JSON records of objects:
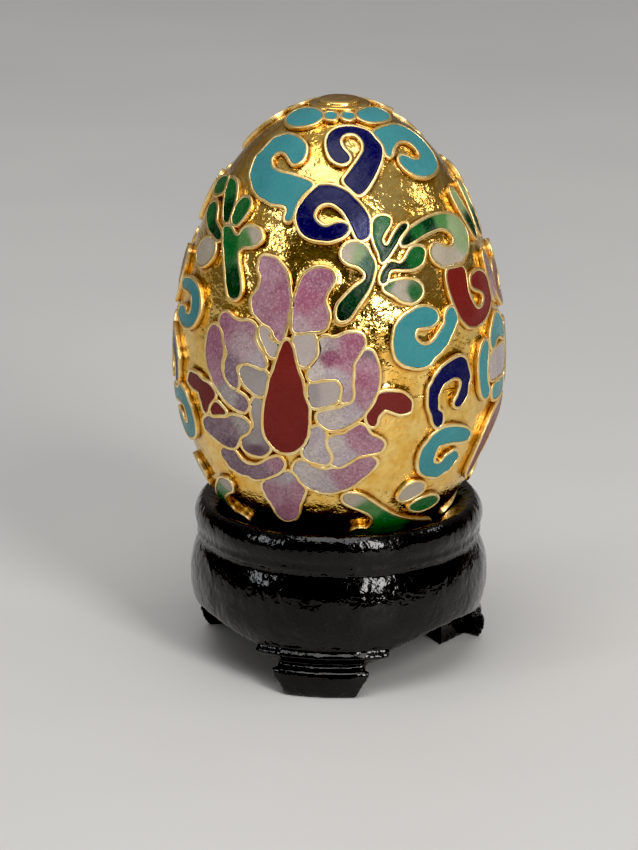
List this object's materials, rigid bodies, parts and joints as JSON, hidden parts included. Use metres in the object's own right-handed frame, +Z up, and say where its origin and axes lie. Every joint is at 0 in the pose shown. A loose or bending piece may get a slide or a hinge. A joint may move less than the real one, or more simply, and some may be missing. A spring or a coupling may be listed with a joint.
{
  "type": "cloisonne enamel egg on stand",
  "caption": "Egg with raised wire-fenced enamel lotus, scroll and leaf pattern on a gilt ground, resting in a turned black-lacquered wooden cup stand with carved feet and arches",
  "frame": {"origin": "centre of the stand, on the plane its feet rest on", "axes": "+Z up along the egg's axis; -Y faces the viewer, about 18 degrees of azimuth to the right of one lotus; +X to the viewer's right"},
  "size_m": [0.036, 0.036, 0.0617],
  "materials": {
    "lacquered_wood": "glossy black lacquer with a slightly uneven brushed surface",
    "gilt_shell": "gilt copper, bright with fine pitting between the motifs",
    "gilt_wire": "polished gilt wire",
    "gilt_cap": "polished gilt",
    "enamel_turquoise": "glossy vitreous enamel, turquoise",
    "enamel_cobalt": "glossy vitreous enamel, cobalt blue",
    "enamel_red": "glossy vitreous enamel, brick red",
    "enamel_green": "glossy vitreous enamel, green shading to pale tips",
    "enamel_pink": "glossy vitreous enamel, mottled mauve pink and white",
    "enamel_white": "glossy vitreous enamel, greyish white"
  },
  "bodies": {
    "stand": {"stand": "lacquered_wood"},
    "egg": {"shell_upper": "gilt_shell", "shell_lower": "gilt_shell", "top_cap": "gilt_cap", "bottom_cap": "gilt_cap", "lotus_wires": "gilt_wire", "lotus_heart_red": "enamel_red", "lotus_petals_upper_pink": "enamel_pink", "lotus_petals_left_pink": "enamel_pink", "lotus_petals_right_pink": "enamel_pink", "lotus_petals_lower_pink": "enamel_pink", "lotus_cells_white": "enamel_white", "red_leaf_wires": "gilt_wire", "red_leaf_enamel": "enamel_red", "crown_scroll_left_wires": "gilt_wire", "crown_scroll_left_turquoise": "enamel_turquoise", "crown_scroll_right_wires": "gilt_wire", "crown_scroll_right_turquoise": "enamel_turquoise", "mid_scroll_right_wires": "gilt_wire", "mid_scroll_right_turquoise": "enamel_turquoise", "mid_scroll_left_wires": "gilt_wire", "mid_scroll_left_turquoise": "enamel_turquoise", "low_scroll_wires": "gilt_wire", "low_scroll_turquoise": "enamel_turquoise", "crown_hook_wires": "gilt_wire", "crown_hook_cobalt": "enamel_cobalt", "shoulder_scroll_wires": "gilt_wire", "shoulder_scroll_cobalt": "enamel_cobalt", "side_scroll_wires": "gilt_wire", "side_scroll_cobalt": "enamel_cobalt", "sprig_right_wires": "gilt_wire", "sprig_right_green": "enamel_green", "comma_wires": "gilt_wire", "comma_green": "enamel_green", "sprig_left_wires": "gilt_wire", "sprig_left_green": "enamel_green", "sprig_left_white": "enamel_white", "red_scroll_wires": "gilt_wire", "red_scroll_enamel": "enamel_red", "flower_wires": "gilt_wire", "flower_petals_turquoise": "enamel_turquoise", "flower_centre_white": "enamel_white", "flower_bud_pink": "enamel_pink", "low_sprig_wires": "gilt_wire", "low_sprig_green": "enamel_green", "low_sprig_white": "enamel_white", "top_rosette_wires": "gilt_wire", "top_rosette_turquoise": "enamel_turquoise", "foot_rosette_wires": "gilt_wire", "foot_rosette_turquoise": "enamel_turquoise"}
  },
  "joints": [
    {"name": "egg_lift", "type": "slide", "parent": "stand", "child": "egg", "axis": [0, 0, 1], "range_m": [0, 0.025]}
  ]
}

---

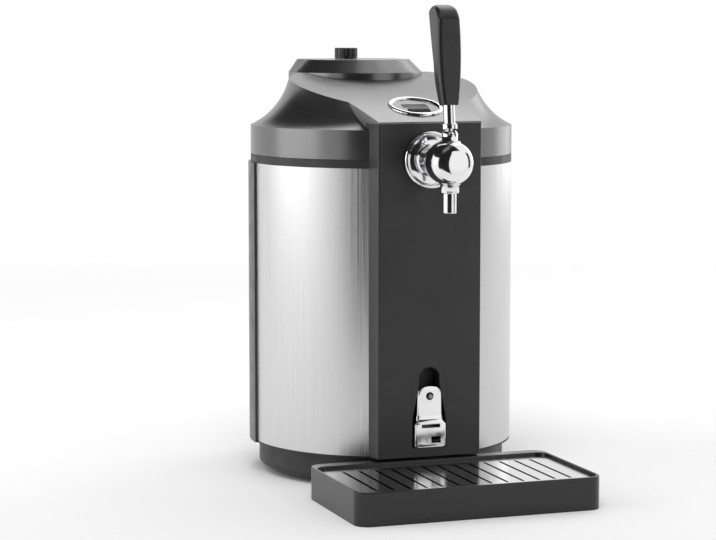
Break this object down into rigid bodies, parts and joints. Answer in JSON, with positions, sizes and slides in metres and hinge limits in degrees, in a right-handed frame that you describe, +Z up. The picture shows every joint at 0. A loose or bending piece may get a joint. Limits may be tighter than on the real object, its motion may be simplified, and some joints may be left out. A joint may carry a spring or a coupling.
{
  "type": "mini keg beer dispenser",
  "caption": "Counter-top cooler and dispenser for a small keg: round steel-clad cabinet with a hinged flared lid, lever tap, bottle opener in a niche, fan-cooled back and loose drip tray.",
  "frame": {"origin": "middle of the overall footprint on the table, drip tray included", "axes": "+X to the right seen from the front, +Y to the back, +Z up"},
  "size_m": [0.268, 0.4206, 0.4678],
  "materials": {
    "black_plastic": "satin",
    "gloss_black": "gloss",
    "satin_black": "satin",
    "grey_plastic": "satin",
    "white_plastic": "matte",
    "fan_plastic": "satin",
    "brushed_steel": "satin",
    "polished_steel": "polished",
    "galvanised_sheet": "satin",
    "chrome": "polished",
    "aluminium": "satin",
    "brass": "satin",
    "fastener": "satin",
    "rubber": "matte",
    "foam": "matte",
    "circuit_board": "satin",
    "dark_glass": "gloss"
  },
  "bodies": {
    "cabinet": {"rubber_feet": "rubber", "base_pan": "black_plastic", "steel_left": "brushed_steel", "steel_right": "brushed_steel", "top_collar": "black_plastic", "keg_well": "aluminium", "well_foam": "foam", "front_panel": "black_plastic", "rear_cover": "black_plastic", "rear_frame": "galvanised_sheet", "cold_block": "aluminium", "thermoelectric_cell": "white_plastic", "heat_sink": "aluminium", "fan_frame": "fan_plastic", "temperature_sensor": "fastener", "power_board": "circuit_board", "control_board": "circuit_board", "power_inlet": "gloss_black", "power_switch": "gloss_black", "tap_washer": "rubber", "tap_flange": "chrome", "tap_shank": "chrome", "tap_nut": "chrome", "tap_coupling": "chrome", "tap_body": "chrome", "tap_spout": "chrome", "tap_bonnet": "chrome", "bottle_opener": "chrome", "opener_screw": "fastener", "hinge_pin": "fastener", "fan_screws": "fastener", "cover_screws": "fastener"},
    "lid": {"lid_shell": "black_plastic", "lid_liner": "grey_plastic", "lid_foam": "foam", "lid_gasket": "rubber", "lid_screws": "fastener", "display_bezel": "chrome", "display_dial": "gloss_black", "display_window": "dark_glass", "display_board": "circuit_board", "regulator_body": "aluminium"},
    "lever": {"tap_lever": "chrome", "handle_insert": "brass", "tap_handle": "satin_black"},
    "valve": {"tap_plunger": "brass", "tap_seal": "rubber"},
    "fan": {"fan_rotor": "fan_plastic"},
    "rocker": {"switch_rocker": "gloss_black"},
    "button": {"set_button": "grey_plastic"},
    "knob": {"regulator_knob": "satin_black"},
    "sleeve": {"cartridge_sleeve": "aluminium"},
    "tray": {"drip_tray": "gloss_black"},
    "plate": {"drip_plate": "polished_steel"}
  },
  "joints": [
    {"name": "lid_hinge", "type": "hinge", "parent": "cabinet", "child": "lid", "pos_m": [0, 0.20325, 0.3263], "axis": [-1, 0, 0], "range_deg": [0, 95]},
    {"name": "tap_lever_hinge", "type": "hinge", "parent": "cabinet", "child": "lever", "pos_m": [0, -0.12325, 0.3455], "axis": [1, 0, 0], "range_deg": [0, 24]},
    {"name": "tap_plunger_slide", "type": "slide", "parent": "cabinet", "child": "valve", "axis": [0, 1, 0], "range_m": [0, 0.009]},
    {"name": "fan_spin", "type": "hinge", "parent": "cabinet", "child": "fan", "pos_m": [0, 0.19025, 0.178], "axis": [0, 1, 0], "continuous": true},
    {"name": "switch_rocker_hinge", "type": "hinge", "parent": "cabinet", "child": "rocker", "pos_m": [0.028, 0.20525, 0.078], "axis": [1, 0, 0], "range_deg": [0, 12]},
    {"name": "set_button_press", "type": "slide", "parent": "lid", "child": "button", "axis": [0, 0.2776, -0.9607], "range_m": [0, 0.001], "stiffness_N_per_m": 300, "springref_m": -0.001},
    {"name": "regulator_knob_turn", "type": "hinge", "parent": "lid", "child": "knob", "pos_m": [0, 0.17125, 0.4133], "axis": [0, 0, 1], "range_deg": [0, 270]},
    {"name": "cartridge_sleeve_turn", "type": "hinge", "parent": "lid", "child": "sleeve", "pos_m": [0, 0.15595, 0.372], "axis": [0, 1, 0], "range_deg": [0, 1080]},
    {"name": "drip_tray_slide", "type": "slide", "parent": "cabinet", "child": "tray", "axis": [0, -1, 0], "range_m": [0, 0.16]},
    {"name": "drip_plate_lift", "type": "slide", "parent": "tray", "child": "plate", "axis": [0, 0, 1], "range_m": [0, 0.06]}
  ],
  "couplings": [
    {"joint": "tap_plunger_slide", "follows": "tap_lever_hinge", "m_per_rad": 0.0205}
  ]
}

▶ **TASK PROMPT**: Count each line above in which the string "included" appears, then state only the total.

▶ **SOLUTION TO THIS EXERCISE**: 2